IFT: How has Canada’s lentil industry evolved over the past 20 years and what do you think the future will bring?

SV: There was hardly any incentive to grow lentils in Canada 20 years ago. With increasing demand and better returns, the producers have taken to growing more lentils in their crop rotation. The fact that it is an important element in nitrogen fixation is also a factor. Demand has risen due to changing patterns of agricultural production in countries like Turkey where the farmers have found it more profitable to switch to other crops. Awareness about the health benefits of lentils and the trend towards a vegetarian diet are also contributing factors. Lentils have a bright future as the vegetarian population is growing rapidly and the health benefits of pulses are being well advertised.

IFT: What has been the general outlook among lentil growers and traders during the first quarter of 2013?

SV: Interest in lentils perked up in the industry in December 2012 when it became apparent that the red lentil acreage in India had declined and the pigeon pea crop had also been poor. This resulted in steady demand in the first quarter of 2013. At this point in time there are a number of imponderables in play. The weather and the conditions on the ground will largely determine the planting intentions of the growers, which at this time are in a state of flux. The trading community expects the demand to be sustained for lentils right through the year.

IFT:  How is the Indian lentil crop looking now and how will this affect sales of Canadian lentils in 2013?

SV: Earlier expectations were that the red lentils price spike in India was temporarily caused by dwindling stocks and delayed domestic harvest. The decline in price that was expected never came. Probable causes that have been propounded include: (a) a more serious crop shortage than expected and (b) speculative buying by stockists and importers. Traders now are of the opinion that the demand from the Indian subcontinent for red lentils will be sustained right through the year although prices may plateau.

IFT: How has the shortage of tur (pigeon peas) in India, as evidenced by the purchase tender for 21,000 mt of Canadian green lentils at the end of 2012, affected demand?

SV: The demand for green lentils is largely due to the tenders by the State Government of Tamil Nadu. Since the pigeon pea prices are high and green lentils are cheaper, the Government has been steadily tendering for the dal made from green lentils. The dal from green lentils, called yellow lentils, is distributed through the shops in the Public Distribution System (PDS). If the price gap narrows, the demand from the Government could decrease.

IFT: Do you think Indian demand for Canadian lentils will be enough to lift the burden of heavy stockpiles? How are farmers responding to this situation?

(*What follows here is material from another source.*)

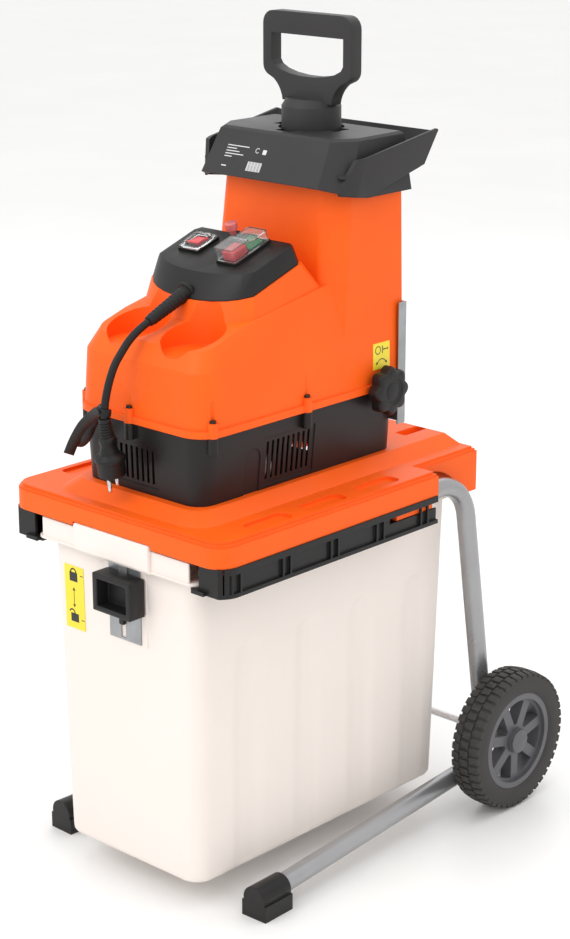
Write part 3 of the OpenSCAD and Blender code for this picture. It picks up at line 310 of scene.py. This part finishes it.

SV: As far as red lentils are concerned, yes, the demand from the Indian subcontinent will substantially reduce the stockpile of red lentils in Canada. The green lentil situation depends on how long the Indian Government tenders continue. Farmers have taken advantage of this opportunity to move their burdensome stocks at pretty good values which they probably didn’t expect in the fall of 2012.

IFT: What role would you say marketing plays in the sale of pulses around the world? What does it take to sell lentils and introduce your products into new markets?

SV: Having an excellent network of agents and customers worldwide, serviced by a diverse merchandising team, is an obvious advantage for Legumex Walker. Giving the customer what they want is key to increasing market share. One size doesn’t fit all—it is here that Legumex Walker, through its market intelligence, has been able to develop niche markets. Having determined the quality that a specific market needs we go to great lengths to maintain that quality and therefore customer loyalty.